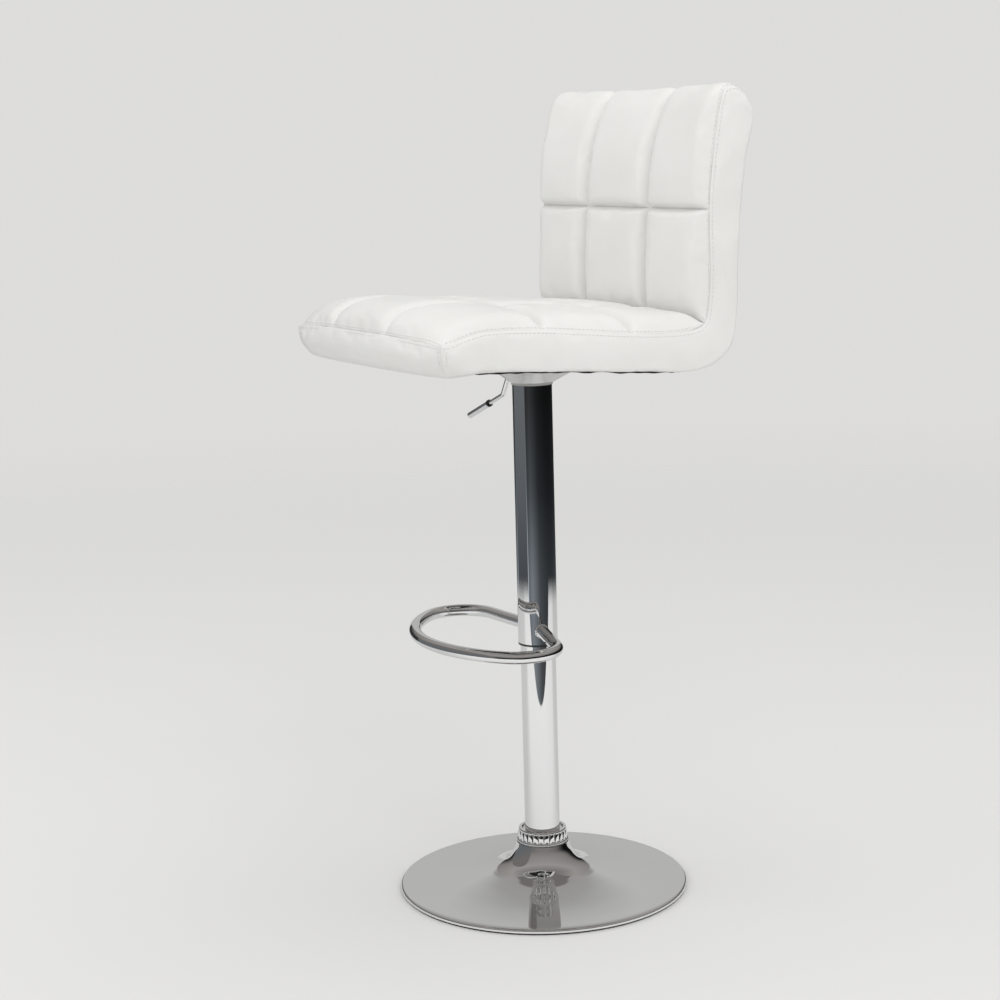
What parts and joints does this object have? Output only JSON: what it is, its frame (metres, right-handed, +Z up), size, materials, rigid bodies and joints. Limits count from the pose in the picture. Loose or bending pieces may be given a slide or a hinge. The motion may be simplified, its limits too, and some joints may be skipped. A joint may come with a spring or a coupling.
{
  "type": "adjustable swivel stool",
  "caption": "Height-adjustable swivel bar stool: quilted L-shaped seat and low back on a telescoping column with a looped footrest, release lever and round dished base.",
  "frame": {"origin": "on the floor at the column's axis, on the underside of the floor pad", "axes": "+Z up along the column, the seat's front edge towards -Y, the sitter's left at +X"},
  "size_m": [0.415, 0.4612, 1.0585],
  "materials": {
    "chrome": "polished",
    "steel": "satin",
    "zinc": "satin",
    "black_painted": "satin",
    "black_rubber": "matte",
    "black_plastic": "satin",
    "grey_plastic": "satin",
    "white_leather": "satin",
    "foam": "matte",
    "plywood": "matte",
    "dust_cloth": "matte"
  },
  "bodies": {
    "base": {"floor_pad": "black_rubber", "ballast_disc": "steel", "base_dish": "chrome", "hub_plate": "steel", "trim_collar": "chrome", "base_bolts": "zinc", "foot_flange": "steel", "column_tube": "chrome", "column_end_plate": "steel", "guide_bush": "black_plastic", "bearing_race_lower": "steel"},
    "bearing_cage": {"bearing_cage": "black_plastic", "bearing_balls": "steel"},
    "rod": {"bearing_race_upper": "steel", "piston_rod": "steel", "bump_stop": "black_rubber", "piston": "black_plastic", "piston_nut": "zinc", "retaining_washer": "zinc", "retaining_clip": "steel"},
    "seat": {"gas_cylinder": "black_painted", "cylinder_gland": "black_plastic", "sleeve_tube": "chrome", "sleeve_bush": "black_plastic", "sleeve_head_ring": "grey_plastic", "footrest_loop": "chrome", "seat_plate": "zinc", "taper_socket": "steel", "lever_bracket": "steel", "lever_pivot_pin": "steel", "seat_board": "plywood", "back_board": "plywood", "corner_bracket_left": "steel", "corner_bracket_right": "steel", "bracket_screws": "zinc", "seat_bolts": "zinc", "bolt_washers": "zinc", "tee_nuts": "zinc", "dust_cover": "dust_cloth", "seat_cushion": "foam", "back_cushion": "foam", "side_band_left": "white_leather", "side_band_right": "white_leather", "front_band": "white_leather", "rear_panel": "white_leather"},
    "lever": {"lever_rod": "chrome", "lever_grip": "chrome", "grip_ring": "black_plastic"},
    "valve_button": {"valve_button": "zinc"}
  },
  "joints": [
    {"name": "swivel", "type": "hinge", "parent": "base", "child": "rod", "pos_m": [0, 0, 0.041], "axis": [0, 0, 1], "continuous": true},
    {"name": "cage_roll", "type": "hinge", "parent": "base", "child": "bearing_cage", "pos_m": [0, 0, 0.039], "axis": [0, 0, 1], "continuous": true},
    {"name": "height", "type": "slide", "parent": "rod", "child": "seat", "axis": [0, 0, 1], "range_m": [-0.205, 0.0095]},
    {"name": "lever_lift", "type": "hinge", "parent": "seat", "child": "lever", "pos_m": [-0.03, 0, 0.7006], "axis": [0, 1, 0], "range_deg": [0, 6], "stiffness_Nm_per_rad": 0.4, "springref_deg": -2.86},
    {"name": "valve_press", "type": "slide", "parent": "seat", "child": "valve_button", "axis": [0, 0, -1], "range_m": [0, 0.0033], "stiffness_N_per_m": 400, "springref_m": -0.002}
  ],
  "couplings": [
    {"joint": "cage_roll", "follows": "swivel", "ratio": 0.5},
    {"joint": "valve_press", "follows": "lever_lift", "m_per_rad": 0.03}
  ]
}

-- -- --

Given exercise: Nothing should be left out: repeat all of the data exactly.

Exercise solution:
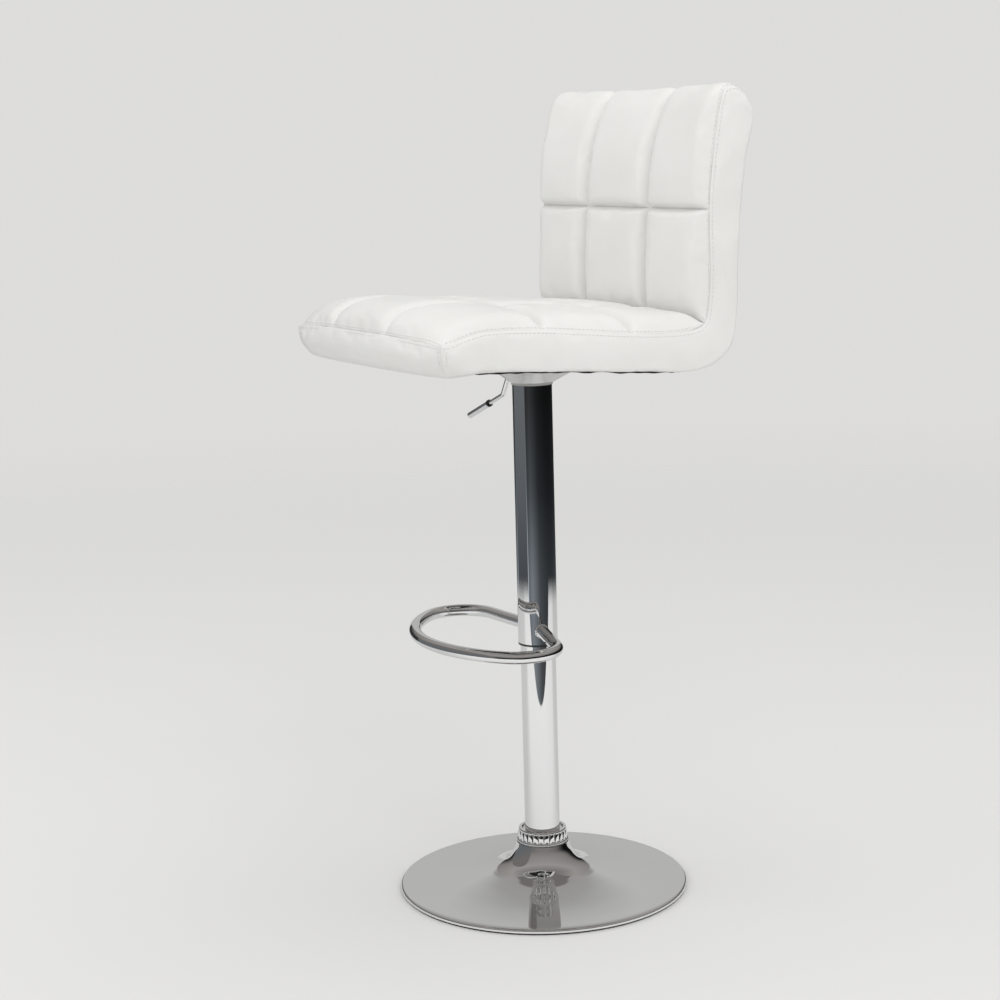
What parts and joints does this object have? Output only JSON: what it is, its frame (metres, right-handed, +Z up), size, materials, rigid bodies and joints. Limits count from the pose in the picture. Loose or bending pieces may be given a slide or a hinge. The motion may be simplified, its limits too, and some joints may be skipped. A joint may come with a spring or a coupling.
{
  "type": "adjustable swivel stool",
  "caption": "Height-adjustable swivel bar stool: quilted L-shaped seat and low back on a telescoping column with a looped footrest, release lever and round dished base.",
  "frame": {"origin": "on the floor at the column's axis, on the underside of the floor pad", "axes": "+Z up along the column, the seat's front edge towards -Y, the sitter's left at +X"},
  "size_m": [0.415, 0.4612, 1.0585],
  "materials": {
    "chrome": "polished",
    "steel": "satin",
    "zinc": "satin",
    "black_painted": "satin",
    "black_rubber": "matte",
    "black_plastic": "satin",
    "grey_plastic": "satin",
    "white_leather": "satin",
    "foam": "matte",
    "plywood": "matte",
    "dust_cloth": "matte"
  },
  "bodies": {
    "base": {"floor_pad": "black_rubber", "ballast_disc": "steel", "base_dish": "chrome", "hub_plate": "steel", "trim_collar": "chrome", "base_bolts": "zinc", "foot_flange": "steel", "column_tube": "chrome", "column_end_plate": "steel", "guide_bush": "black_plastic", "bearing_race_lower": "steel"},
    "bearing_cage": {"bearing_cage": "black_plastic", "bearing_balls": "steel"},
    "rod": {"bearing_race_upper": "steel", "piston_rod": "steel", "bump_stop": "black_rubber", "piston": "black_plastic", "piston_nut": "zinc", "retaining_washer": "zinc", "retaining_clip": "steel"},
    "seat": {"gas_cylinder": "black_painted", "cylinder_gland": "black_plastic", "sleeve_tube": "chrome", "sleeve_bush": "black_plastic", "sleeve_head_ring": "grey_plastic", "footrest_loop": "chrome", "seat_plate": "zinc", "taper_socket": "steel", "lever_bracket": "steel", "lever_pivot_pin": "steel", "seat_board": "plywood", "back_board": "plywood", "corner_bracket_left": "steel", "corner_bracket_right": "steel", "bracket_screws": "zinc", "seat_bolts": "zinc", "bolt_washers": "zinc", "tee_nuts": "zinc", "dust_cover": "dust_cloth", "seat_cushion": "foam", "back_cushion": "foam", "side_band_left": "white_leather", "side_band_right": "white_leather", "front_band": "white_leather", "rear_panel": "white_leather"},
    "lever": {"lever_rod": "chrome", "lever_grip": "chrome", "grip_ring": "black_plastic"},
    "valve_button": {"valve_button": "zinc"}
  },
  "joints": [
    {"name": "swivel", "type": "hinge", "parent": "base", "child": "rod", "pos_m": [0, 0, 0.041], "axis": [0, 0, 1], "continuous": true},
    {"name": "cage_roll", "type": "hinge", "parent": "base", "child": "bearing_cage", "pos_m": [0, 0, 0.039], "axis": [0, 0, 1], "continuous": true},
    {"name": "height", "type": "slide", "parent": "rod", "child": "seat", "axis": [0, 0, 1], "range_m": [-0.205, 0.0095]},
    {"name": "lever_lift", "type": "hinge", "parent": "seat", "child": "lever", "pos_m": [-0.03, 0, 0.7006], "axis": [0, 1, 0], "range_deg": [0, 6], "stiffness_Nm_per_rad": 0.4, "springref_deg": -2.86},
    {"name": "valve_press", "type": "slide", "parent": "seat", "child": "valve_button", "axis": [0, 0, -1], "range_m": [0, 0.0033], "stiffness_N_per_m": 400, "springref_m": -0.002}
  ],
  "couplings": [
    {"joint": "cage_roll", "follows": "swivel", "ratio": 0.5},
    {"joint": "valve_press", "follows": "lever_lift", "m_per_rad": 0.03}
  ]
}